B. Relevant domestic law
According to Article 24 § 1 of the Law on Pre-trial detention, detainees have a right to receive one postal package or a package of clothing, bedding (except for a blanket, a mattress and a pillow) or footwear every three months, as well as an unlimited amount of small packages with press, envelopes, postage stamps and writing paper. According to Article 24 § 2, one postal package cannot exceed ten kilograms, and packages handed to the detainee cannot exceed fifteen kilograms.
According to Article 45 § 1 of the Law on Pre-trial Detention, medical treatment provided to persons in pre-trial detention has to be equal to that provided to persons who are not detained. According to Article 45 § 3, it is obligatory to perform a health check on persons newly transferred to a remand prison. According to Article 45 § 4, if a detainee is in need of emergency medical aid and it is not possible to provide it in the Prison Hospital, such aid can be provided in other State or municipal health care institutions. The supervision of a detainee has to be ensured.

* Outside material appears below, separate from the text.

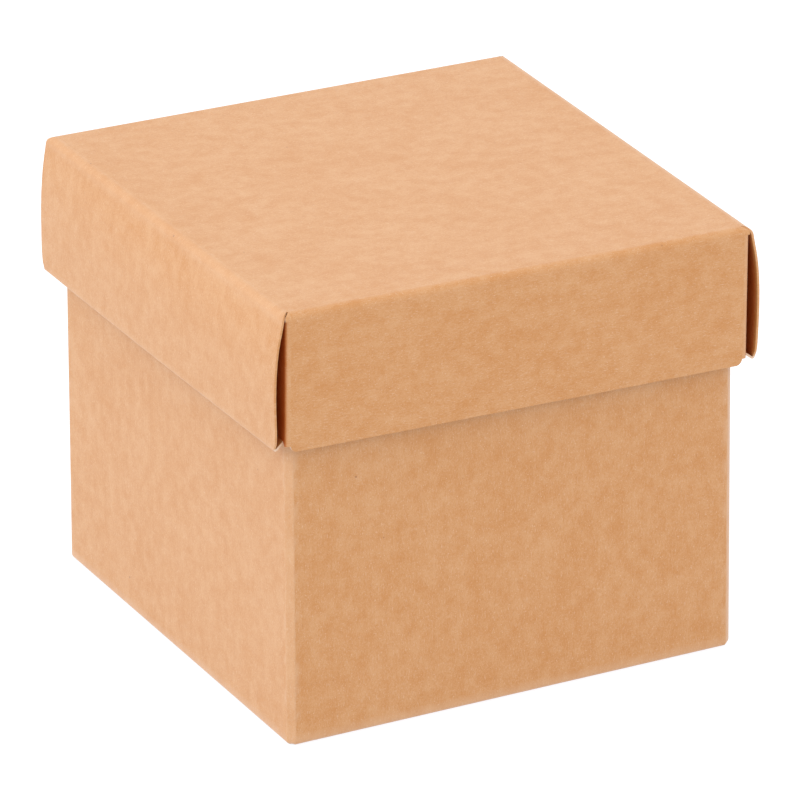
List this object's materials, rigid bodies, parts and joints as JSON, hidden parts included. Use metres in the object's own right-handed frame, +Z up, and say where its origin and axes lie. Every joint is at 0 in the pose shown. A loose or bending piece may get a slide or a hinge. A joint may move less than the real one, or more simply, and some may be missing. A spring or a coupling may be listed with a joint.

According to the Rules on Purchase, Possession, and Recording of Medical Products in Detention Facilities, approved on 24 April 2012 by Order No. V-156 of the Head of the Prison Department, detainees and convicted inmates, wishing to purchase or to accept from other persons who are not detained medicine or medical products, prescribed or recommended by a doctor, have to submit a written request to the relevant facility (Point 42). The head of the facility may allow the purchase of the medical products if the detainee or convicted inmate has enough funds and if he or she has a prescription or recommendation from the doctor (Point 43). The purchase of medical products is organised by a pharmacist or other responsible person (Point 45). Medical products received from persons who are not detained are transferred to the health care service of the detention facility or to a hospital unit where the patient is treated (Point 46).
COMPLAINT
The applicant complains under Article 3 of the Convention about the refusal of the authorities to allow him to purchase and use the device recommended by his doctor to treat his medical condition.
QUESTION TO THE PARTIES
Did the applicant ’ s detention amount to inhuman and degrading treatment in breach of Article 3 of the Convention, taking into account his medical condition (see Amirov v. Russia , no. 51857/13 , § 93, 27 November 2014; Blokhin v. Russia [GC], no. 47152/06, § 137, ECHR 2016; and Bujak v. Poland , no. 686/12, § 68, 21 March 2017) ? In this connection, reference is made to the fact that the Kaunas Remand Prison refused to allow the applicant to purchase and use a device recommended by his doctor to treat his medical condition.